Похорон папы я не помню; они совершенно стерлись у меня из памяти. Помню только, как после похорон мы вернулись домой. Когда мы поднимались по лестнице, все соседи высыпали наружу. Словно весь дом превратился в одну большую семью.
В квартире все было вверх тормашками, и я не знал, куда притулиться. Куда ни сяду, меня сгоняют. На улицу тоже не выйдешь. В конце концов меня усадили на матрас, лежавший на полу.
Начали приходить люди. Придут, постоят, посидят и уходят, а вместо них приходят новые. Я сидел на матрасе, смотрел снизу вверх на лица людей, проходивших мимо меня бесконечной чередой, и мне казалось, что я задыхаюсь. Как будто они выпили в квартире весь воздух.
Я встал с матраса и пошел в туалет. Там была очередь, но меня пропустили первого. Я быстро сделал то, что нужно, умылся, намочил волосы, надел кипу, в которой был на бар мицве, закрепил ее заколками, посмотрелся в зеркало и сказал:
— Папа умер. Папа умер.
Я сказал это, чтобы заплакать, но плакать мне не хотелось. Из глаз у меня не вытекло ни единой слезинки. Тогда я стал думать, какое мне сделать выражение лица, чтобы все подумали, что я скорблю по отцу, и начал корчить перед зеркалом разные гримасы. Я стоял там и гримасничал до тех пор, пока в дверь не стали колотить.
Когда я выходил из туалета, я вдруг вспомнил, что рубашка у меня порвана, и прикрыл дыру рукой. И зачем им нужно было рвать на мне рубашку? Не понимаю. Совсем ведь новая была. Ну порвали они мне ее — и что?
Я вернулся на свой матрас. Если на бар мицве люди со смехом хлопали меня по плечу, то теперь все подходили ко мне со скорбными физиономиями и пожимали руку. Но говорили почти то же самое:
— Теперь, Коби, главой семьи будешь ты. Придется тебе становиться мужчиной.
Мамины братья, приехавшие на похороны из Ашдода, тоже сказали, что я должен быть мужчиной, а напоследок попросили:
— Ты уж, Коби, давай — ее тут одну не бросай.
Я понятия не имел, что им на это ответить, и мне хотелось только одного: чтобы они от меня отвязались. Пусть, думаю, идут лучше с мамой поговорят, или с бабушкой, или с папиными братьями. Я кивнул головой, опустил глаза, прикрыл лицо рукой и стал дожидаться, пока они уйдут.
Когда мы читали кадиш, я стоял рядом с папиными братьями и чувствовал, что не одинок. Я ведь не знал еще тогда, что произойдет потом; не знал, что через год они покажут свое истинное лицо; не знал, что они бросят нас с мамой одних, и я останусь единственным мужчиной в доме.
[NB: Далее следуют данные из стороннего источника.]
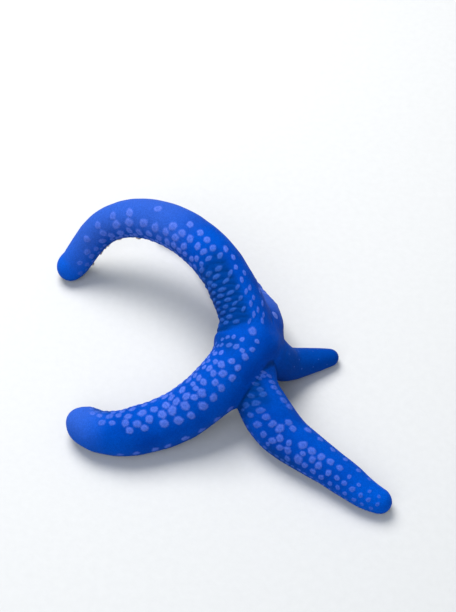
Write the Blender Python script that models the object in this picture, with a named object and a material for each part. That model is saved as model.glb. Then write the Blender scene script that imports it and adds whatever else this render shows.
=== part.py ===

Месяца через полтора-два мама вернулась домой в слезах. Вместе с ней пришла Рики Амар. Она тоже в маминых яслях работает. Они сразу прошли к маме в комнату, а через какое-то время Рики вышла и пошла на кухню ставить чайник. Мы увязались за ней. А она и говорит:
— Дети, я должна вам кое-что сообщить. Ваша мама ходила в поликлинику, и ей сказали, что она беременна. Так что теперь вы должны ее беречь. Помните: ей нельзя перетруждаться.
В первый момент я ничего не понял. Как это — мама беременна? Как она могла забеременеть? Только потом до меня дошло, что это произошло еще до папиной смерти.
Как только я это понял, я ужасно на папу разозлился. Сам даже не знаю почему. Разозлился — и все тут. Он даже стал мне после этого противен. Вот, например, есть такие футболисты, которые, уже после того, как игра закончилась, подбегают к воротам и забивают гол. Их не волнует, что на поле нет игроков, а в воротах нет вратаря. Им главное — забить. И чтобы кто-нибудь это увидел. Но я таких футболистов терпеть не могу. Они вызывают у меня отвращение.
4
Я закрываю тетрадь и запираю ее в ящике стола. Скорее бы уже отсюда выбраться. Завод без грохота станков — это хуже, чем кладбище. Такую тишину я слышал здесь только однажды — когда пришел сюда в первый раз, чтобы посмотреть, где мне предстоит работать. Мне было тогда шестнадцать лет и два месяца.